The film begins on a high note, showing the happier moments of Ziff’s career, but begins to reveal a more controversial side through Ziff’s and other models’ accounts of sexual harassment and abuse. The film also scrutinizes the industry’s rigorous schedule. It shows an exhausted Ziff “begging to be allowed a day off … haggard and tearful, her skin spotty, her hair dragged back and greasy.”

In the trailer, available on The Observer Web site, Ziff says, “You become used to just having this superficial attention all the time.” Another model adds: “How could you put a 14-year-old in a sexy dress and tell her to be sexy when she’s probably never had sex?” Others sound off about the “high turnover rate” of models. Agencies are continually looking for the “new hot girl” and clients can take advantage of it by paying a cheaper “new girl rate.”
In an article in The Daily Beast, Ziff and her peers discuss one of the more popularized debates about modeling: body image and eating disorders.
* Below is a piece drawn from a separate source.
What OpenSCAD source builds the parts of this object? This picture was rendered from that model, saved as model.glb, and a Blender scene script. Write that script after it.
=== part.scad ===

From the outside, “people are quick to assume that every model has an eating disorder,” The Daily Beast reports. “People removed from the modeling industry tend to have firm opinions about it, but generally have little firsthand experience,” Schell adds.
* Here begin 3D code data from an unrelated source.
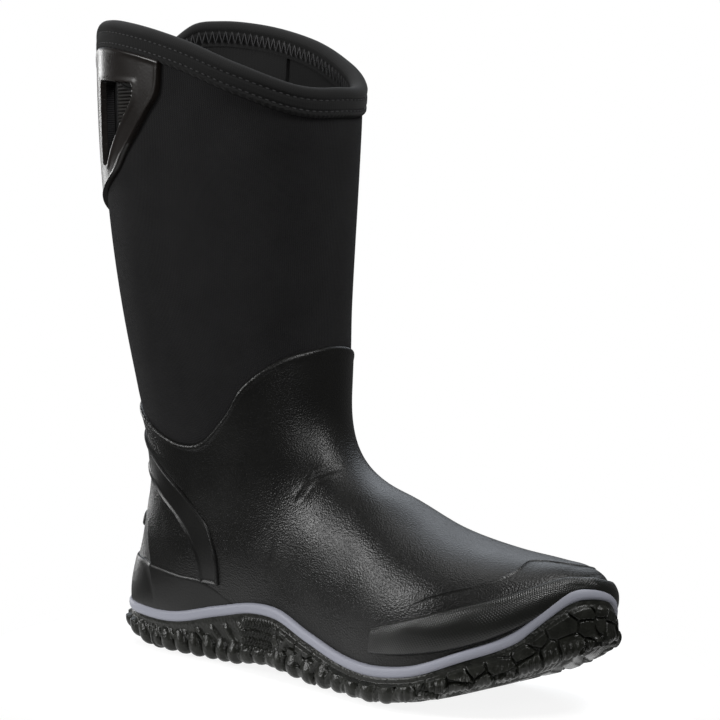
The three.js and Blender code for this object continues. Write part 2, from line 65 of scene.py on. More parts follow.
# Distance forward, top height, half widths on the outer and inner side, shoulder height.
FOOT = [
    (30, 60, 26, 28, 32), (80, 93, 30, 31, 32), (130, 107, 38, 36, 34), (165, 100, 44, 40, 32),
    (200, 87, 51, 45, 32), (235, 79.5, 48, 48, 38), (262, 76.5, 33, 44, 45),
    (278, 74.5, 17, 36, 49), (286, 71, 7, 29.5, 51), (291, 66, -1, 22, 51), (294, 58, -7, 15, 50),
]
# Distance forward, height: the tread's underside and the midsole's top.
SPRING = [
    (-12, 7), (15, 0), (80, 0), (115, 3), (150, 0), (200, 0), (240, 9), (270, 21), (295, 36),
]
MIDSOLE_TOP = [(-12, 21), (60, 21), (110, 21), (170, 14.5), (200, 14.5), (240, 24), (295, 51)]
# Height, distance forward: the front end of the line that the skin's rays start from.
SPINE_FRONT = [
    (40, 254), (60, 244), (72, 222), (87, 162), (100, 124), (115, 92), (140, 81), (370, 86),
]
# Direction, height: lines right round the boot, alike on both sides.
STRIPE_LINE = [
    (0, 63), (14, 60), (25, 53), (37, 41), (50, 31), (62, 20), (70, 17), (78, 18), (88, 25),
    (98, 33), (106, 33), (116, 28), (128, 21), (145, 19.5), (180, 21),
]
RUBBER_EDGE = [
    (0, 172), (20, 170), (35, 166), (48, 158), (58, 149), (68, 135), (77, 125), (88, 118),
    (100, 116), (115, 120), (130, 127), (150, 133), (180, 136),
]
RIM = [
    (0, 308), (36, 310), (60, 320), (81, 331), (104, 338), (119, 339), (130, 337), (141, 328),
    (152, 320), (165, 316), (180, 315),
]
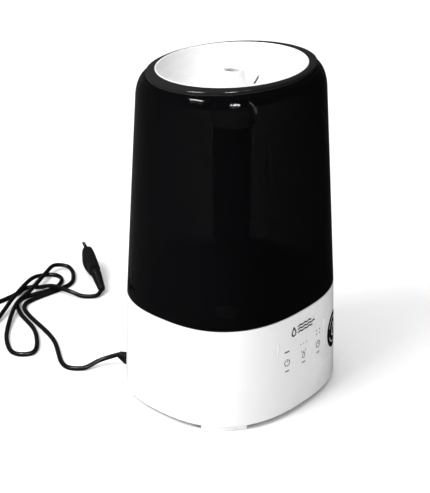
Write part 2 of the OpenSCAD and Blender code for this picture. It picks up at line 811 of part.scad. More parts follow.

Ziff says age may be more central to the matter than most people think. “Girls that are 14, 15 and 16 can be naturally thin in the way that a 30-year-old woman can’t be. Certainly there might be cases of [anorexia], but most of the time it’s not that they aren’t anorexic, it’s that they’re extremely young.”

To Ziff, the heart of the matter is the “Peter Pan syndrome” in the industry, which refuses to let women age. She told The Daily Beast she is still grateful for her experiences: “Fashion is all image and perception, and I think being framed by others gives you a greater sensitivity to doing the framing yourself.” Ziff adds that she believes a union might be one solution for what ails the industry.
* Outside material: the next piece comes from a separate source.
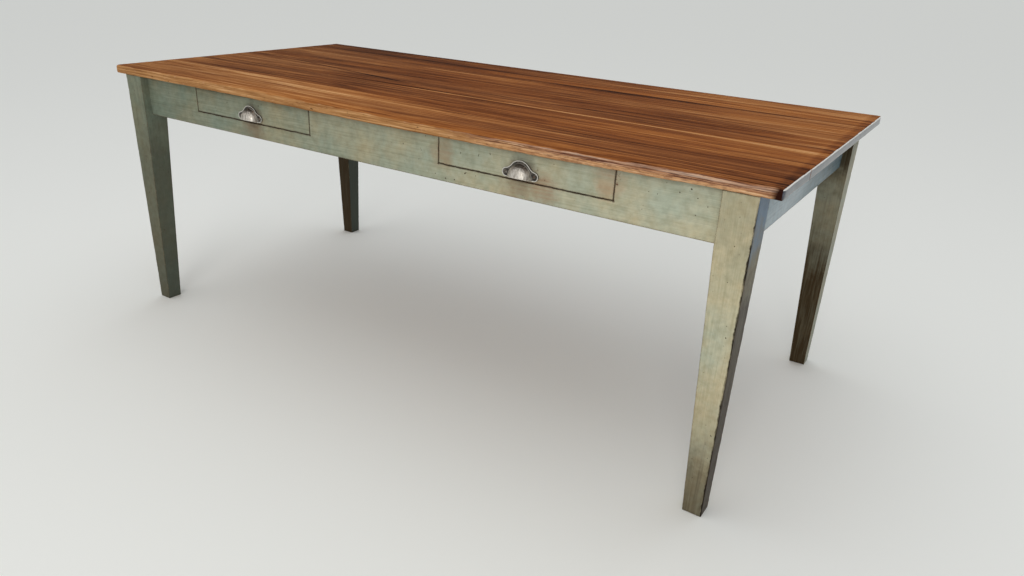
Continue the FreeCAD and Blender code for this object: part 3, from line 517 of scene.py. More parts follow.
class SagePaint(Finish):
    """Brushed sage-green paint; each layer is laid over the colour so far."""

    def __init__(self, name, grain):
        super().__init__(name)
        self.x, self.y, self.z = self.axes()
        stroke_scale = tuple(5 if letter == grain else 210 for letter in "XYZ")
        self.strokes = self.noise(self.scaled(stroke_scale), detail=4, roughness=0.6)
        self.hairs = self.noise(self.scaled(tuple(value * 3.5 for value in stroke_scale)), detail=2)
        self.patches = self.noise(self.scaled((1, 1, 1), (4, 1, 2)), 18, 4, 0.65)
        self.ragged = self.noise(self.scaled((46, 46, 46), (5, 3, 1)), detail=4, roughness=0.65)
        self.height = self.add(self.z, self.swing(self.patches, 0.06))
        normal = self.node("ShaderNodeNewGeometry").outputs["Normal"]
        right, back = self.node("ShaderNodeSeparateXYZ", {0: normal}).outputs[:2]
        self.on_right = self.spread(right, 0.5, 0.8)
        self.hidden = self.math("MAXIMUM", self.spread(back, 0.5, 0.8), self.spread(right, -0.5, -0.8))
        self.worn = self.edge_wear(normal)

    def edge_wear(self, normal):
        """About one on the arrises and nothing on the flats."""
        rounded = self.node("ShaderNodeBevel", {"Radius": RUBBED_RADIUS}, samples=4).outputs[0]
        agreement = self.node("ShaderNodeVectorMath", {0: rounded, 1: normal}, operation="DOT_PRODUCT")
        return self.spread(agreement.outputs["Value"], 1.0, 0.86)

    def layer(self, share, colour, blend="MIX"):
        self.colour = self.mix(share, self.colour, colour, blend)

    def brush_on(self, cool, olive):
        """Clouds of green and drab, paler to the right partly in their own tone and partly as painted
        light, with the strokes and hairs of the brush.
        """
        clouds = self.noise(self.place, 7, 5, 0.62)
        run = self.spread(self.add(self.x, self.swing(clouds, 0.2)), -0.85, 0.95)
        green = self.mix(run, GREEN_LEFT, GREEN_RIGHT)
        drab = self.mix(run, DRAB_LEFT, DRAB_RIGHT)
        self.colour = self.mix(self.spread(self.add(clouds, olive), 0.36, 0.64), green, drab)
        fresh = self.mix(0.5, green, tone(136, 152, 134))
        self.layer(self.spread(self.patches, 0.42, 0.66, 0, 0.3), fresh)
        # Painted cold reflection: the whole colour leans to blue by the share cool.
        self.layer(cool, tone(112, 158, 194))
        self.layer(self.spread(self.strokes, 0.40, 0.70, 0, 0.11), tone(214, 212, 194), "SCREEN")
        self.layer(self.spread(self.strokes, 0.48, 0.30, 0, 0.13), tone(120, 120, 96), "MULTIPLY")
        self.layer(self.spread(self.hairs, 0.35, 0.65, 0.16, 0), tone(148, 146, 124), "MULTIPLY")
        mottle = self.noise(self.place, 55, 4, 0.6)
        self.layer(self.spread(mottle, 0.35, 0.6, 0.22, 0), tone(140, 132, 104), "MULTIPLY")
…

Background: The rise of the airbrush—and the revolt against it

A magazine’s photo retoucher may be its best asset. Retouchers use Photoshop to banish cellulite, wrinkles and zits, and to otherwise transform skin texture. Celebrities can also be rendered thinner, paler or more tanned.

As retoucher Melissa Spector explained to Current TV last year, “Every advertisement you see is retouched…in advertising you have to sell the product…who’s going to buy all these magazines if the celebrities look awful?” Spector then went to a newsstand and analyzed magazine covers, speculating that actress Keira Knightley’s eyebrows, lips, legs, nose and skin had all been altered. Spector emphasized that people “shouldn’t put it on themselves to also look like [celebrities and models]…that’s not reality…what they’re seeing is not what is real.”

Since that video aired, before-and-after retouches have started surfacing on the Internet with great frequency. Some victims, such as Kim Kardashian, have come out in defense of their curves. Kardashian declared on her blog in March, “So what: I have a little cellulite … What curvy girl doesn't?!" the New York Daily News reported.

In April, French Elle responded similarly, running a cover called “Stars Sans Fards” (“Stars Without Makeup”) to promote natural beauty. Actress Monica Bellucci and model Eva Herzegovina appeared unretouched on alternate covers, and the magazine’s pages included natural photos of actress Charlotte Rampling and others.

Actress Jamie Lee Curtis beat Elle to the punch in 2002 when she posed for the cover of More magazine with “[n]o lighting, nothing. Just me. No makeup. No styling. No hair. No clothing,” as she described it to CBS News. Concerned with the amount of retouching magazines like More tend to do, Curtis brought a candid attitude to the shoot, even though she said she admitted to struggling with how her body has changed since her youth.